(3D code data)

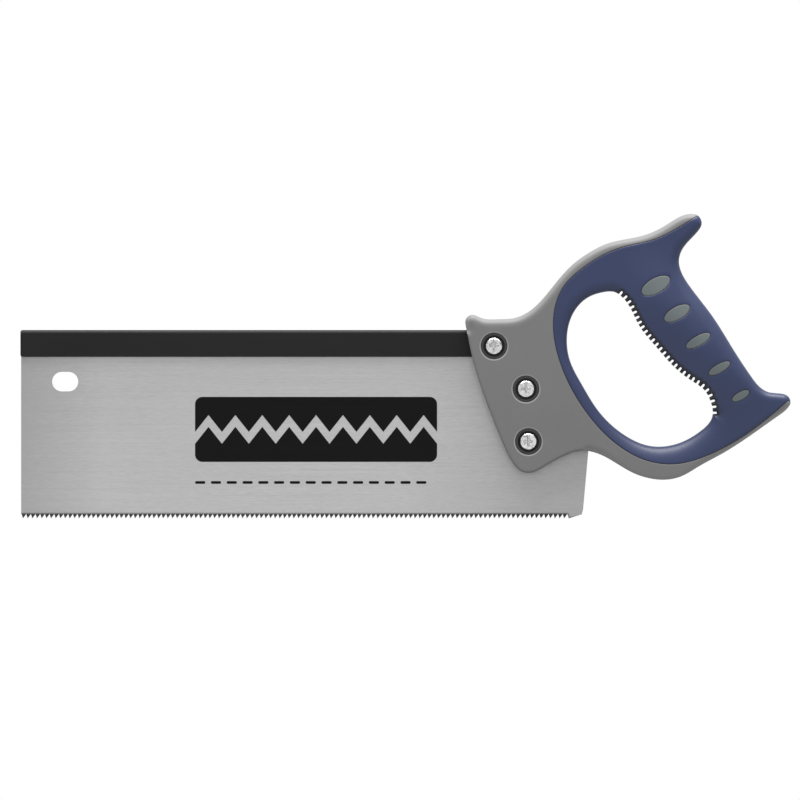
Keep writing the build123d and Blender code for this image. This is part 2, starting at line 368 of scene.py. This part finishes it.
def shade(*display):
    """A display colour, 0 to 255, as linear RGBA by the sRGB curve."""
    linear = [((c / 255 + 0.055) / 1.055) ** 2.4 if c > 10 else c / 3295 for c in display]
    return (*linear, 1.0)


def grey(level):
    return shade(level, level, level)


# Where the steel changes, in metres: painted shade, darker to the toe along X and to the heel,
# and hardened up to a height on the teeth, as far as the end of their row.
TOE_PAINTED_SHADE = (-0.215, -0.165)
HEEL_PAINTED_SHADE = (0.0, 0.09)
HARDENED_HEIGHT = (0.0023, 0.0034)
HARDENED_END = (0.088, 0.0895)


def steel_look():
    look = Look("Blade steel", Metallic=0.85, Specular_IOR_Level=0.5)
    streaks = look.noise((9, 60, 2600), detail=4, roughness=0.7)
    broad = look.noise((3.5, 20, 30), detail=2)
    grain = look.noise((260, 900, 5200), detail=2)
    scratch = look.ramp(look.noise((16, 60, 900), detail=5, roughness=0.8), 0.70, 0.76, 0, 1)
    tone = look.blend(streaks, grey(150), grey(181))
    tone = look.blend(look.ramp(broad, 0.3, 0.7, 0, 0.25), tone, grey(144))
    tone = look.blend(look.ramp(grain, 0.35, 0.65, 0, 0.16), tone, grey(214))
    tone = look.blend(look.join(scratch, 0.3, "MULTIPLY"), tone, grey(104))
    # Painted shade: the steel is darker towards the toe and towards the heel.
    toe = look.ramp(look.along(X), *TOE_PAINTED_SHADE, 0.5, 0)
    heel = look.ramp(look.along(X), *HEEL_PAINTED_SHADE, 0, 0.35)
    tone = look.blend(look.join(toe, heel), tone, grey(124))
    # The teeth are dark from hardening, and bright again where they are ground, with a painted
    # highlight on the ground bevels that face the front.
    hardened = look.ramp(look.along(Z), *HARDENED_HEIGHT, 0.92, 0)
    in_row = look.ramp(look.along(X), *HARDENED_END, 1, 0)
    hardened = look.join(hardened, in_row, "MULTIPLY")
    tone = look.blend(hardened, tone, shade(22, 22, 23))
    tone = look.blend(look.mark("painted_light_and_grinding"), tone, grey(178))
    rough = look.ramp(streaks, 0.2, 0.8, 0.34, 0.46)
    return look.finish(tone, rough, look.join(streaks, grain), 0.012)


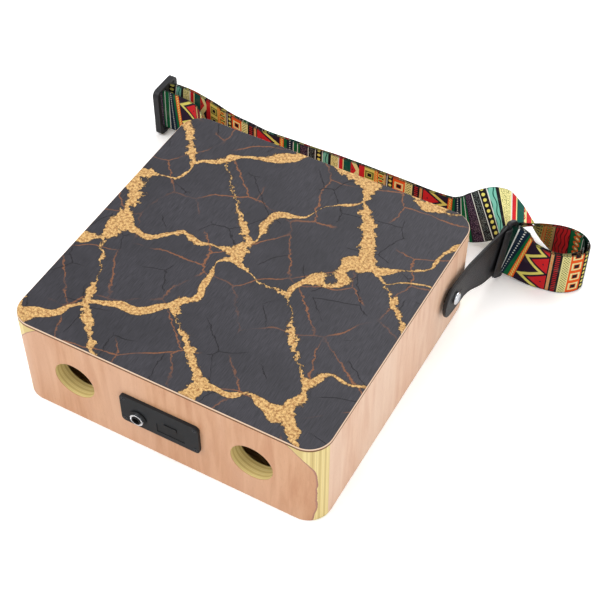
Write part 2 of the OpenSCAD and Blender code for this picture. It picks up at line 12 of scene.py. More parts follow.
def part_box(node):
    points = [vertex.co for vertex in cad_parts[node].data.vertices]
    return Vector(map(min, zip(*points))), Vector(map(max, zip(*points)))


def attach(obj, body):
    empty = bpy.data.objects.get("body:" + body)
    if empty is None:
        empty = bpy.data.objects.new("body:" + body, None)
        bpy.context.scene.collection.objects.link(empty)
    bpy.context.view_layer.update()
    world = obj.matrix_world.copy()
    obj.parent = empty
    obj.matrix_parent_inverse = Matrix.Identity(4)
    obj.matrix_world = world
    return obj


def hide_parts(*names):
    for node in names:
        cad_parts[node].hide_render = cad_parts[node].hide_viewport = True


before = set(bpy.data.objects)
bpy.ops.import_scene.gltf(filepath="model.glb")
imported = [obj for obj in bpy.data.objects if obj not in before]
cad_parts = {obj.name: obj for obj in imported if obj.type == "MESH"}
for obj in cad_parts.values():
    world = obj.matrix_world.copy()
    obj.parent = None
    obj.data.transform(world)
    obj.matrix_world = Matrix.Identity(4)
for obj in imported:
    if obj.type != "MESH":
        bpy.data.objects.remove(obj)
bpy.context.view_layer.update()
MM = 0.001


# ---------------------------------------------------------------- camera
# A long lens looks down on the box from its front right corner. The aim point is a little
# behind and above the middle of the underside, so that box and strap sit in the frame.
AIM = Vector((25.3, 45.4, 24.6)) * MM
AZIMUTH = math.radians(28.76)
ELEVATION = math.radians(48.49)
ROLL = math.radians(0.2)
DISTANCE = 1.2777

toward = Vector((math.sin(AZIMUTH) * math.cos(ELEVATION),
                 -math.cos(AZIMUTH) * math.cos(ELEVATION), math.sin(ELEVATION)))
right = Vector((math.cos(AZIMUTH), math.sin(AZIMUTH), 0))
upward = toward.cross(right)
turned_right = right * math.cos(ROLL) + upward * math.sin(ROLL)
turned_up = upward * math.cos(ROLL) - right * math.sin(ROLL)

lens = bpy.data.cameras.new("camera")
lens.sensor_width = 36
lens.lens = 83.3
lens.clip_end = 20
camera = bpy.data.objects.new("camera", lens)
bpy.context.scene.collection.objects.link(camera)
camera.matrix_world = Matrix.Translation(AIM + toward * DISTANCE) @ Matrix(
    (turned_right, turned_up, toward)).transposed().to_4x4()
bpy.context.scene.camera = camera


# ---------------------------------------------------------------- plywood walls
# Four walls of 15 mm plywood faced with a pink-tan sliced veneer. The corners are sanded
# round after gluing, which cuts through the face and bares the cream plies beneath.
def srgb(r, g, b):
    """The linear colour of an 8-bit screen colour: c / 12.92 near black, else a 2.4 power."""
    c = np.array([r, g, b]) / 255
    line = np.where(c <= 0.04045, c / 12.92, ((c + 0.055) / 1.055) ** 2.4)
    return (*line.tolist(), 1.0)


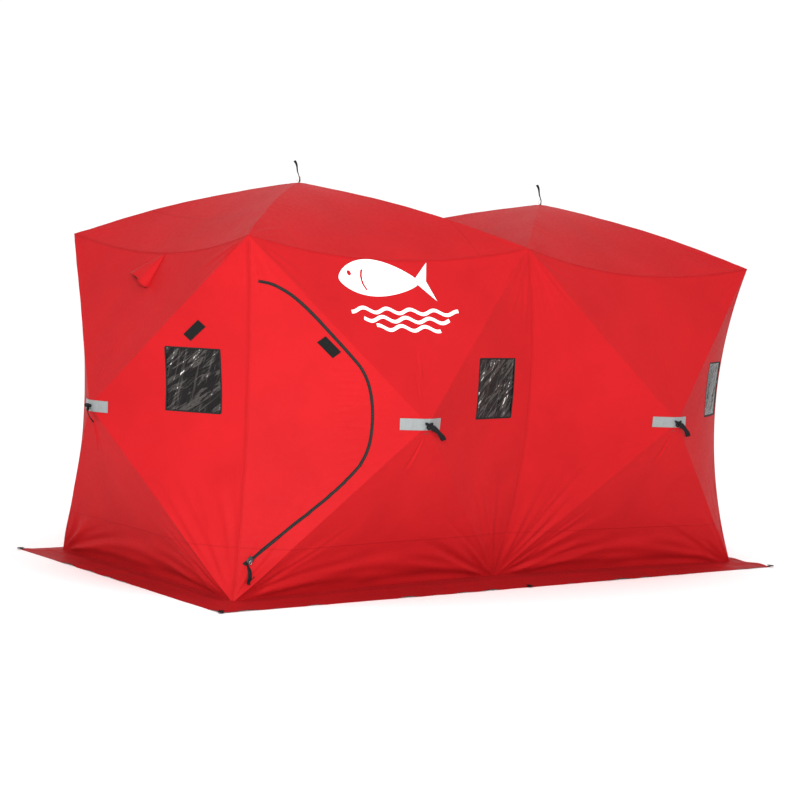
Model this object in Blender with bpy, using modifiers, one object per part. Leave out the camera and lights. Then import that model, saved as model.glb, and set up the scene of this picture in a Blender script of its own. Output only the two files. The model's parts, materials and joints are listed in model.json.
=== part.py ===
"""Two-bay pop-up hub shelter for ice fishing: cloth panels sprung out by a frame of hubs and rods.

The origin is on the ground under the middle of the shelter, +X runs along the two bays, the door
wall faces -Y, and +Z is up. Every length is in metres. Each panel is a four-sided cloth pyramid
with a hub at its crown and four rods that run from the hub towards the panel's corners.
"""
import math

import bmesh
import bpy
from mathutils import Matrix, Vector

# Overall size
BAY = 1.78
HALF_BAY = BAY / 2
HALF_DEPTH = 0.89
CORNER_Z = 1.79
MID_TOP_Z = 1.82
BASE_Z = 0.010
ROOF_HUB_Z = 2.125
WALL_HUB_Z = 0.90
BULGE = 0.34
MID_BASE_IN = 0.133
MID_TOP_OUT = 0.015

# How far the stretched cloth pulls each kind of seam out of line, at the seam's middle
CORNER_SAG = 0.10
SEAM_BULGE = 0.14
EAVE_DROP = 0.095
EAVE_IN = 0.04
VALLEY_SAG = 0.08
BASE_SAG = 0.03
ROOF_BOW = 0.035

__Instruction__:
Emit the records above again, exactly, with no line skipped.

__Output for this task__:
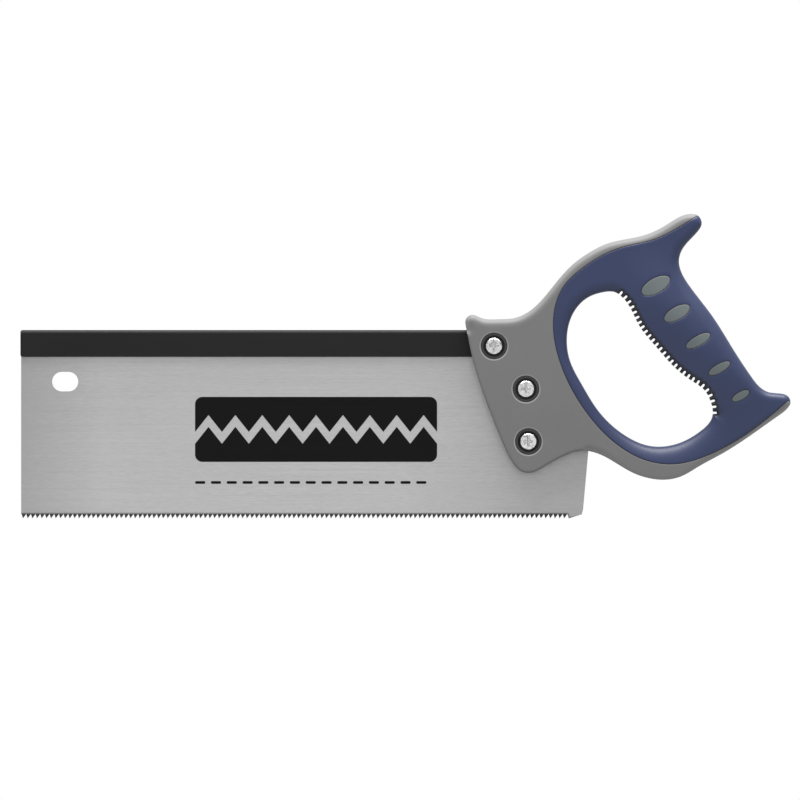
Keep writing the build123d and Blender code for this image. This is part 2, starting at line 368 of scene.py. This part finishes it.
def shade(*display):
    """A display colour, 0 to 255, as linear RGBA by the sRGB curve."""
    linear = [((c / 255 + 0.055) / 1.055) ** 2.4 if c > 10 else c / 3295 for c in display]
    return (*linear, 1.0)


def grey(level):
    return shade(level, level, level)


# Where the steel changes, in metres: painted shade, darker to the toe along X and to the heel,
# and hardened up to a height on the teeth, as far as the end of their row.
TOE_PAINTED_SHADE = (-0.215, -0.165)
HEEL_PAINTED_SHADE = (0.0, 0.09)
HARDENED_HEIGHT = (0.0023, 0.0034)
HARDENED_END = (0.088, 0.0895)


def steel_look():
    look = Look("Blade steel", Metallic=0.85, Specular_IOR_Level=0.5)
    streaks = look.noise((9, 60, 2600), detail=4, roughness=0.7)
    broad = look.noise((3.5, 20, 30), detail=2)
    grain = look.noise((260, 900, 5200), detail=2)
    scratch = look.ramp(look.noise((16, 60, 900), detail=5, roughness=0.8), 0.70, 0.76, 0, 1)
    tone = look.blend(streaks, grey(150), grey(181))
    tone = look.blend(look.ramp(broad, 0.3, 0.7, 0, 0.25), tone, grey(144))
    tone = look.blend(look.ramp(grain, 0.35, 0.65, 0, 0.16), tone, grey(214))
    tone = look.blend(look.join(scratch, 0.3, "MULTIPLY"), tone, grey(104))
    # Painted shade: the steel is darker towards the toe and towards the heel.
    toe = look.ramp(look.along(X), *TOE_PAINTED_SHADE, 0.5, 0)
    heel = look.ramp(look.along(X), *HEEL_PAINTED_SHADE, 0, 0.35)
    tone = look.blend(look.join(toe, heel), tone, grey(124))
    # The teeth are dark from hardening, and bright again where they are ground, with a painted
    # highlight on the ground bevels that face the front.
    hardened = look.ramp(look.along(Z), *HARDENED_HEIGHT, 0.92, 0)
    in_row = look.ramp(look.along(X), *HARDENED_END, 1, 0)
    hardened = look.join(hardened, in_row, "MULTIPLY")
    tone = look.blend(hardened, tone, shade(22, 22, 23))
    tone = look.blend(look.mark("painted_light_and_grinding"), tone, grey(178))
    rough = look.ramp(streaks, 0.2, 0.8, 0.34, 0.46)
    return look.finish(tone, rough, look.join(streaks, grain), 0.012)


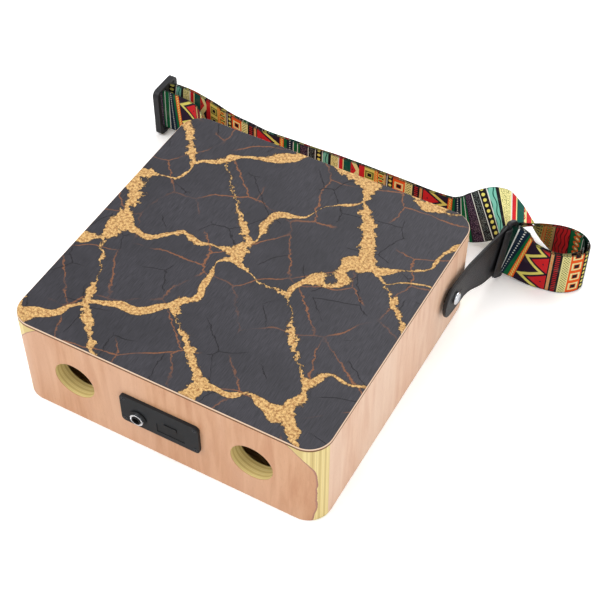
Write part 2 of the OpenSCAD and Blender code for this picture. It picks up at line 12 of scene.py. More parts follow.
def part_box(node):
    points = [vertex.co for vertex in cad_parts[node].data.vertices]
    return Vector(map(min, zip(*points))), Vector(map(max, zip(*points)))


def attach(obj, body):
    empty = bpy.data.objects.get("body:" + body)
    if empty is None:
        empty = bpy.data.objects.new("body:" + body, None)
        bpy.context.scene.collection.objects.link(empty)
    bpy.context.view_layer.update()
    world = obj.matrix_world.copy()
    obj.parent = empty
    obj.matrix_parent_inverse = Matrix.Identity(4)
    obj.matrix_world = world
    return obj


def hide_parts(*names):
    for node in names:
        cad_parts[node].hide_render = cad_parts[node].hide_viewport = True


before = set(bpy.data.objects)
bpy.ops.import_scene.gltf(filepath="model.glb")
imported = [obj for obj in bpy.data.objects if obj not in before]
cad_parts = {obj.name: obj for obj in imported if obj.type == "MESH"}
for obj in cad_parts.values():
    world = obj.matrix_world.copy()
    obj.parent = None
    obj.data.transform(world)
    obj.matrix_world = Matrix.Identity(4)
for obj in imported:
    if obj.type != "MESH":
        bpy.data.objects.remove(obj)
bpy.context.view_layer.update()
MM = 0.001


# ---------------------------------------------------------------- camera
# A long lens looks down on the box from its front right corner. The aim point is a little
# behind and above the middle of the underside, so that box and strap sit in the frame.
AIM = Vector((25.3, 45.4, 24.6)) * MM
AZIMUTH = math.radians(28.76)
ELEVATION = math.radians(48.49)
ROLL = math.radians(0.2)
DISTANCE = 1.2777

toward = Vector((math.sin(AZIMUTH) * math.cos(ELEVATION),
                 -math.cos(AZIMUTH) * math.cos(ELEVATION), math.sin(ELEVATION)))
right = Vector((math.cos(AZIMUTH), math.sin(AZIMUTH), 0))
upward = toward.cross(right)
turned_right = right * math.cos(ROLL) + upward * math.sin(ROLL)
turned_up = upward * math.cos(ROLL) - right * math.sin(ROLL)

lens = bpy.data.cameras.new("camera")
lens.sensor_width = 36
lens.lens = 83.3
lens.clip_end = 20
camera = bpy.data.objects.new("camera", lens)
bpy.context.scene.collection.objects.link(camera)
camera.matrix_world = Matrix.Translation(AIM + toward * DISTANCE) @ Matrix(
    (turned_right, turned_up, toward)).transposed().to_4x4()
bpy.context.scene.camera = camera


# ---------------------------------------------------------------- plywood walls
# Four walls of 15 mm plywood faced with a pink-tan sliced veneer. The corners are sanded
# round after gluing, which cuts through the face and bares the cream plies beneath.
def srgb(r, g, b):
    """The linear colour of an 8-bit screen colour: c / 12.92 near black, else a 2.4 power."""
    c = np.array([r, g, b]) / 255
    line = np.where(c <= 0.04045, c / 12.92, ((c + 0.055) / 1.055) ** 2.4)
    return (*line.tolist(), 1.0)


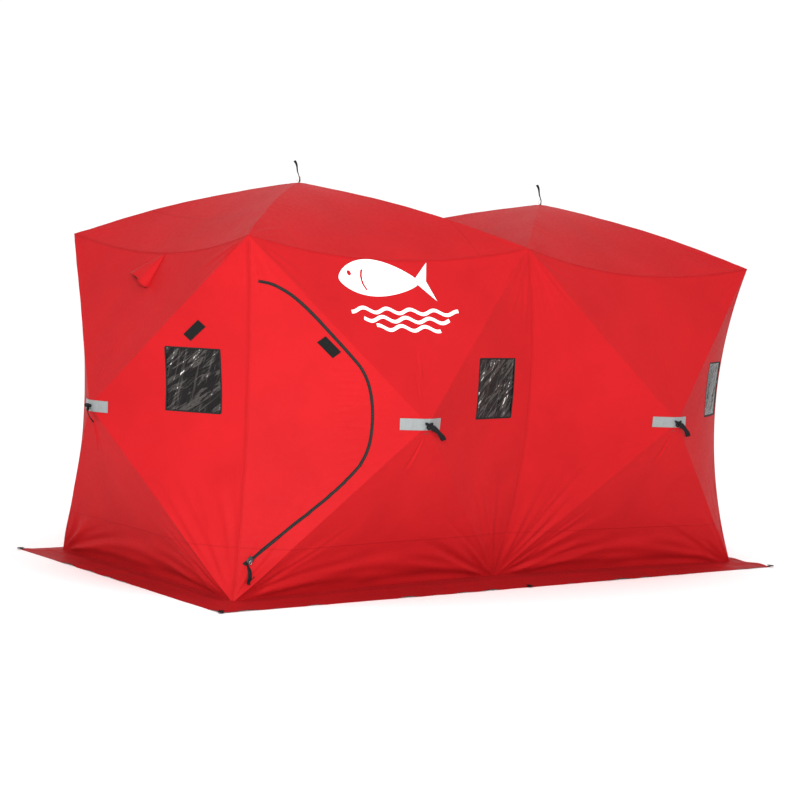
Model this object in Blender with bpy, using modifiers, one object per part. Leave out the camera and lights. Then import that model, saved as model.glb, and set up the scene of this picture in a Blender script of its own. Output only the two files. The model's parts, materials and joints are listed in model.json.
=== part.py ===
"""Two-bay pop-up hub shelter for ice fishing: cloth panels sprung out by a frame of hubs and rods.

The origin is on the ground under the middle of the shelter, +X runs along the two bays, the door
wall faces -Y, and +Z is up. Every length is in metres. Each panel is a four-sided cloth pyramid
with a hub at its crown and four rods that run from the hub towards the panel's corners.
"""
import math

import bmesh
import bpy
from mathutils import Matrix, Vector

# Overall size
BAY = 1.78
HALF_BAY = BAY / 2
HALF_DEPTH = 0.89
CORNER_Z = 1.79
MID_TOP_Z = 1.82
BASE_Z = 0.010
ROOF_HUB_Z = 2.125
WALL_HUB_Z = 0.90
BULGE = 0.34
MID_BASE_IN = 0.133
MID_TOP_OUT = 0.015

# How far the stretched cloth pulls each kind of seam out of line, at the seam's middle
CORNER_SAG = 0.10
SEAM_BULGE = 0.14
EAVE_DROP = 0.095
EAVE_IN = 0.04
VALLEY_SAG = 0.08
BASE_SAG = 0.03
ROOF_BOW = 0.035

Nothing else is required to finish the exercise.